* [Aim]
Output, word for word, every line from the start of the listing down to and including the line that contains "block of sample"; include nothing else.

[Start]

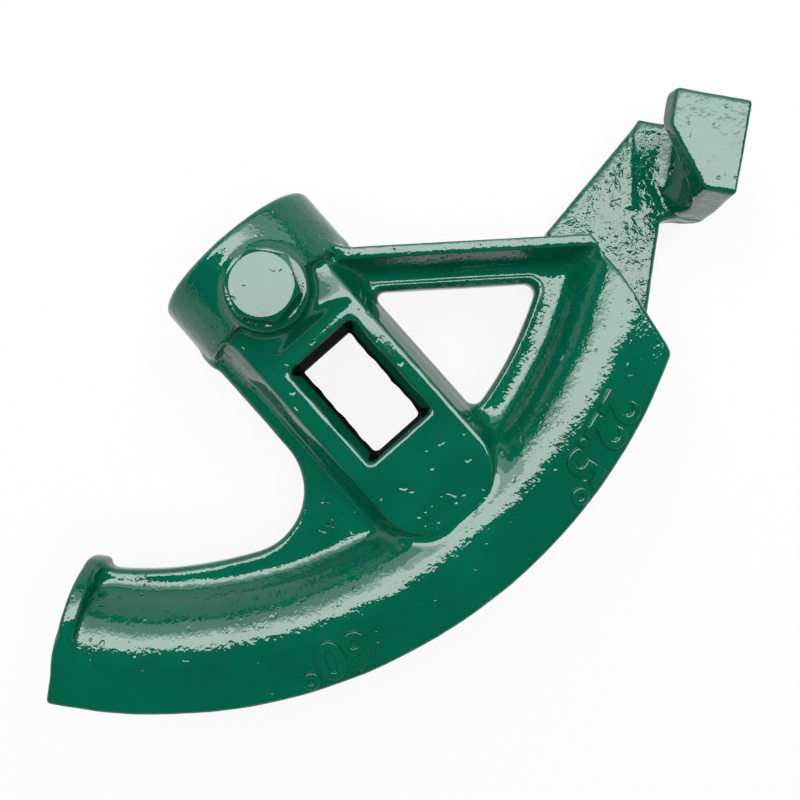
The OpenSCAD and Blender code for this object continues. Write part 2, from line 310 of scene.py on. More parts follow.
def unevenness(shape, step, spacing, seed):
    """Smooth noise from -1 to 1 on a block of points: random values on a coarse lattice, eased between."""
    counts = [int(n * step / spacing) + 3 for n in shape]
    values = np.random.RandomState(seed).uniform(-1.0, 1.0, counts).astype(np.float32)
    for axis, n in enumerate(shape):
        place = np.arange(n) * step / spacing
        low = place.astype(int)
        part = place - low
        part = (part * part * (3 - 2 * part)).astype(np.float32)
        weights = np.zeros((n, counts[axis]), np.float32)
        weights[np.arange(n), low] = 1 - part
        weights[np.arange(n), low + 1] = part
        values = np.moveaxis(np.tensordot(weights, values, axes=(1, axis)), 0, axis)
    return values


class Block:
    """A block of sample points in millimetres, with the distances that several regions share."""

    def __init__(self, s, low, high):
        self.step = s.grain
        self.origin = np.array(low) - MARGIN * s.grain
        counts = np.ceil((np.array(high) - np.array(low)) / s.grain).astype(int) + 2 * MARGIN + 1
        axes = [(self.origin[i] + np.arange(counts[i]) * s.grain).astype(np.float32) for i in range(3)]
        self.x, self.y, self.z = np.ix_(*axes)
        self.shape = tuple(counts)
        self.height = np.abs(self.z)
        rise = self.y - s.bend_centre
        self.turn = np.hypot(self.x, rise)
        self.out = self.turn - s.bend_radius
        c, d = math.cos(s.start_angle), math.sin(s.start_angle)
        self.u = self.x * c + rise * d - s.bend_radius
        self.t = rise * c - self.x * d
        self.past_heel = self.x * math.sin(s.heel_angle) - rise * math.cos(s.heel_angle)
        edge = s.bend_radius + s.flank_reach
        end_y = s.bend_centre - math.sqrt(edge ** 2 - s.flank_end_x ** 2)
        self.past_flank = ((self.x - s.flank_end_x) * math.cos(s.flank_lean)
                           - (self.y - end_y) * math.sin(s.flank_lean))
        run = Vector((s.strut_end_x - s.strut_top_x, s.strut_top_y - s.strut_end_y)).normalized()
        self.strut_out = (self.x - s.strut_top_x) * -run.y + (self.y + s.strut_top_y) * run.x
        self.strut_along = (self.x - s.strut_top_x) * run.x + (self.y + s.strut_top_y) * run.y
        self.socket_out = np.hypot(self.x, self.z)
        self.bolt_out = np.hypot(self.x, self.y + s.bolt_offset)


def shoe_region(s, b):
    """The curved shoe: a round back that turns into two straight flanks, with the raised heel collar."""
    tube = np.hypot(b.out, b.z)
    slope = Vector((s.shell_radius - s.flank_edge, s.flank_reach)).normalized()
    flank = b.out * slope.x + (b.height - s.shell_radius) * slope.y
    shoe = np.where(b.out < 0, tube - s.shell_radius, flank)
    shoe = smooth_max(shoe, b.out - s.flank_reach, EDGE.flank)
    shoe = smooth_max(shoe, b.past_heel, EDGE.shoe_end)
    heel = np.hypot(b.out + s.heel_shift, b.z) - s.heel_radius
    heel = smooth_max(heel, b.past_heel, EDGE.heel)
    heel = smooth_max(heel, -(b.past_heel + s.heel_length), EDGE.heel)
    return smooth_min(shoe, heel, FILLET.heel)


def groove_region(s, b):
    """The tube's groove: round at the back, with parallel sides that open outwards."""
    return np.where(b.out < 0, np.hypot(b.out, b.z), b.height) - s.groove_radius


def web_region(s, b):
    """The flat web in the middle plane, with its hollow corner and the rim that runs to the heel."""
    centre = (0.0, s.bend_centre)
    inner = s.bend_radius - s.shell_radius
    corner_x = -s.web_edge - s.web_corner
    run = inner - s.rim_height - s.web_corner
    corner = (corner_x, s.bend_centre - math.sqrt(run ** 2 - corner_x ** 2))
    corner_angle = math.atan2(corner[1] - s.bend_centre, corner[0])
    heel = s.heel_angle + s.heel_length / s.bend_radius / 2
    strut_end = (s.strut_end_x, -s.strut_end_y)
    outline = np.concatenate([
        [(-s.web_edge, OVERLAP - s.collar_length)],
        arc_points(corner, s.web_corner, 0.0, corner_angle),
        arc_points(centre, (inner - s.rim_height, inner - s.rim_heel), corner_angle, heel),
        arc_points(centre, inner + OVERLAP, heel, math.atan2(strut_end[1] - s.bend_centre, strut_end[0])),
        [strut_end, (s.strut_top_x, -s.strut_top_y), (s.strut_top_x - OVERLAP, OVERLAP - s.collar_length)],
    ])
    return smooth_max(outline_distance(b.x, b.y, outline), b.height - s.web_half, EDGE.web)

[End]

* [Output below]
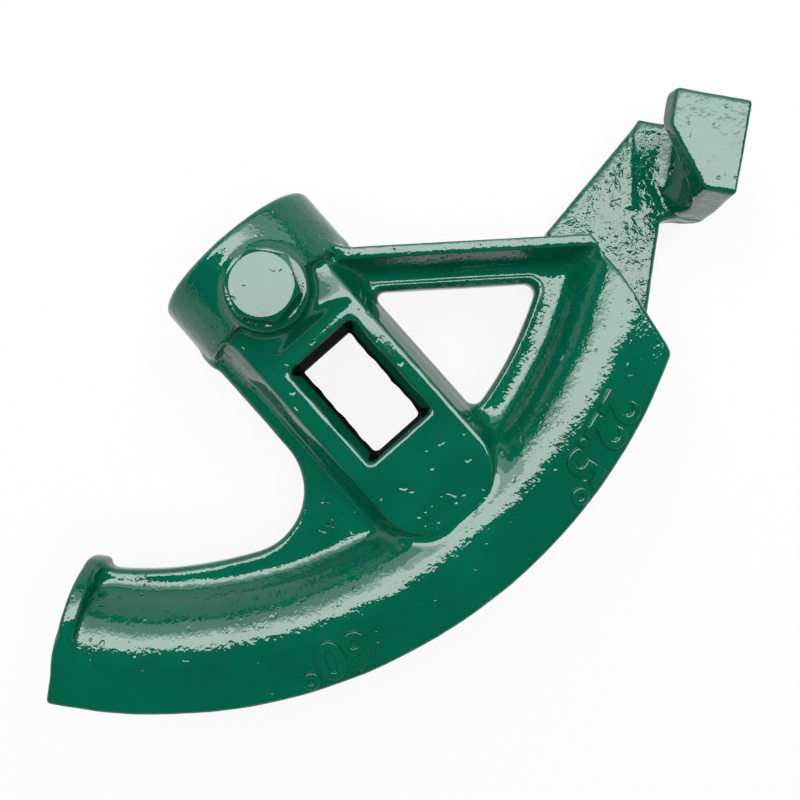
The OpenSCAD and Blender code for this object continues. Write part 2, from line 310 of scene.py on. More parts follow.
def unevenness(shape, step, spacing, seed):
    """Smooth noise from -1 to 1 on a block of points: random values on a coarse lattice, eased between."""
    counts = [int(n * step / spacing) + 3 for n in shape]
    values = np.random.RandomState(seed).uniform(-1.0, 1.0, counts).astype(np.float32)
    for axis, n in enumerate(shape):
        place = np.arange(n) * step / spacing
        low = place.astype(int)
        part = place - low
        part = (part * part * (3 - 2 * part)).astype(np.float32)
        weights = np.zeros((n, counts[axis]), np.float32)
        weights[np.arange(n), low] = 1 - part
        weights[np.arange(n), low + 1] = part
        values = np.moveaxis(np.tensordot(weights, values, axes=(1, axis)), 0, axis)
    return values


class Block:
    """A block of sample points in millimetres, with the distances that several regions share."""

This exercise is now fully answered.